ZACK GUZMAN: Cheng, when you dig into kind of the costs that your customers might be weighing here, in your S-1, you were walking through kind of the labor costs being the largest one for truckers out there. And you stack up how much they could be saving you, say, approximately $95,000 in annual savings per truck if they were to go with your layer 4 technology here. Is that the easiest way to sell this to people out there? And what's kind of the strategy to attack some of those other companies who might not want to go out and fully buy a Navistar truck and just use your technology there as a service?

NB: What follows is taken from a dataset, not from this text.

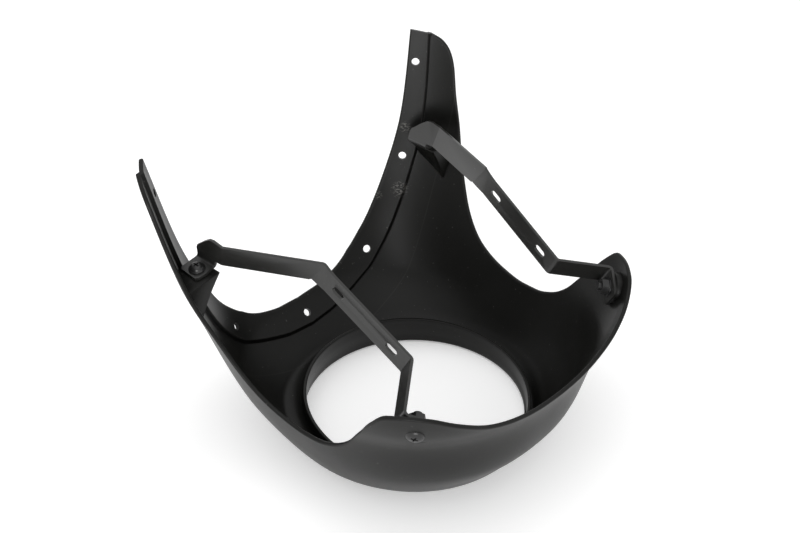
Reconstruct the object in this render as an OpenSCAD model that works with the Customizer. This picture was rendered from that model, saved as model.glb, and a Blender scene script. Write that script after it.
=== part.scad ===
// Headlight cowl of a road motorcycle: one moulded bowl-shaped shell that lies on its
// front lip, with two folded steel arms inside and the screws that hold them.
// Z points from the lip back towards the rider, Y is up on the machine, X is across.
// The origin is the centre of the front lip.

/* [Headlight collar] */
// Inside diameter of the collar that the headlight sits in
lamp_bore = 161; // [150:0.5:168]
// Wall of the collar
collar_wall = 2.5; // [2:0.25:3.5]
// Height of the collar's rim above the lip, at its centre
collar_height = 20; // [15:0.5:28]
// Lean of the collar against the plane of the lip, in degrees
collar_tilt = 4; // [0:0.5:5]
// Drop of the collar's centre below the centre of the lip
collar_drop = 1.5; // [0:0.25:2]
// Width of the rounded lip outside the bore
lip_width = 5; // [4:0.25:6]

/* [Shell] */
// Wall of the moulded shell
shell_wall = 3; // [2.5:0.25:3.5]
// Width across the ears, at three fifths of their height
cowl_width = 294; // [280:1:310]
// Rise of the crown above the centre
crown_rise = 153; // [148:1:158]
// Drop of the chin below the centre
chin_drop = 155; // [148:1:162]
// Height of the two ears above the lip
ear_height = 218; // [208:1:230]

/* [Screen flange] */
// Width of the recessed flange at the front, along the skin
flange_front = 27; // [24:0.5:30]
// Width of the recessed flange at the ears
flange_ear = 16.5; // [15:0.5:20]
// Depth of the step between skin and flange
flange_step = 3; // [2:0.25:3.5]
// Diameter of the screw holes in the flange
screen_hole = 6; // [4:0.5:8]
// Distance of the holes from the step
hole_inset = 11; // [8:0.5:12]

/* [Shelves for the arms] */
// Height of each shelf's inner edge above the lip
shelf_height = 142; // [139:0.5:145]
// Slope of the shelf's top down towards the skin, in degrees
shelf_lean = 8.5; // [6:0.5:10]
// Reach of the shelf inwards from the skin
shelf_reach = 26.5; // [25:0.5:28]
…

CHENG LU: Sure, it's-- I mean, the labor cost is one issue. But it's really about the driver shortage, the increased turnover of drivers, especially over the middle mile, where our technology is-- has its first application. And actually, oftentimes, we forget to think about the safety component. If you think about there's 1,500 accidents every year that involve heavy trucks with people, and 95% of them are human-- due to human error, so that would be a significant benefit. We also have demonstrated over 10% fuel efficiency as we operate autonomous vehicles. So the ESG component, our ability to reduce carbon footprint is also a big selling point. So, really, we are focused on addressing the key challenges of long haul trucking.